C. Double Sort
time limit per test
2 seconds
memory limit per test
256 megabytes
input
standard input
output
standard output

You are given two arrays $$$a$$$ and $$$b$$$, both consisting of $$$n$$$ integers.

In one move, you can choose two indices $$$i$$$ and $$$j$$$ ($$$1 \le i, j \le n$$$; $$$i \neq j$$$) and swap $$$a_i$$$ with $$$a_j$$$ and $$$b_i$$$ with $$$b_j$$$. You have to perform the swap in both arrays.

You are allowed to perform at most $$$10^4$$$ moves (possibly, zero). Can you make both arrays sorted in a non-decreasing order at the end? If you can, print any sequence of moves that makes both arrays sorted.

Input

The first line contains a single integer $$$t$$$ ($$$1 \le t \le 100$$$) — the number of testcases.

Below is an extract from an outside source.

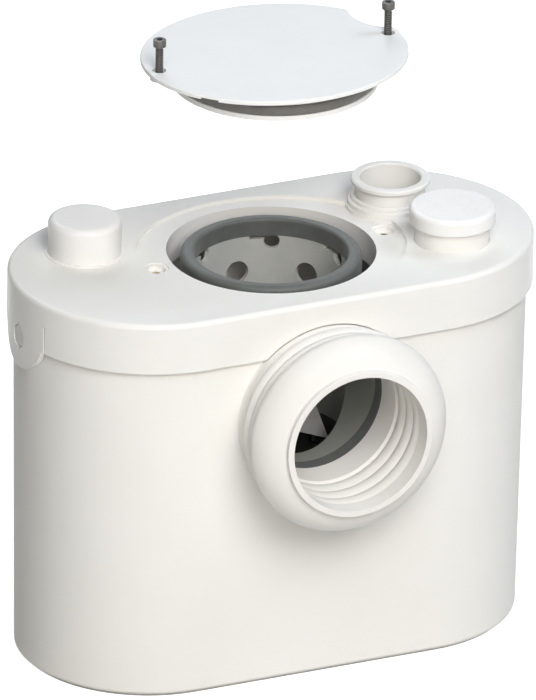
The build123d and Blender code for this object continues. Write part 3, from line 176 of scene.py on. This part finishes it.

The first line of each testcase contains a single integer $$$n$$$ ($$$2 \le n \le 100$$$) — the number of elements in both arrays.

The second line contains $$$n$$$ integers $$$a_1, a_2, \dots, a_n$$$ ($$$1 \le a_i \le n$$$) — the first array.

The third line contains $$$n$$$ integers $$$b_1, b_2, \dots, b_n$$$ ($$$1 \le b_i \le n$$$) — the second array.

Output

For each testcase, print the answer. If it's impossible to make both arrays sorted in a non-decreasing order in at most $$$10^4$$$ moves, print -1. Otherwise, first, print the number of moves $$$k$$$ $$$(0 \le k \le 10^4)$$$. Then print $$$i$$$ and $$$j$$$ for each move $$$(1 \le i, j \le n$$$; $$$i \neq j)$$$.

If there are multiple answers, then print any of them. You don't have to minimize the number of moves.

Example
Input
3
2
1 2
1 2
2
2 1
1 2
4
2 3 1 2
2 3 2 3
Output
0
-1
3
3 1
3 2
4 3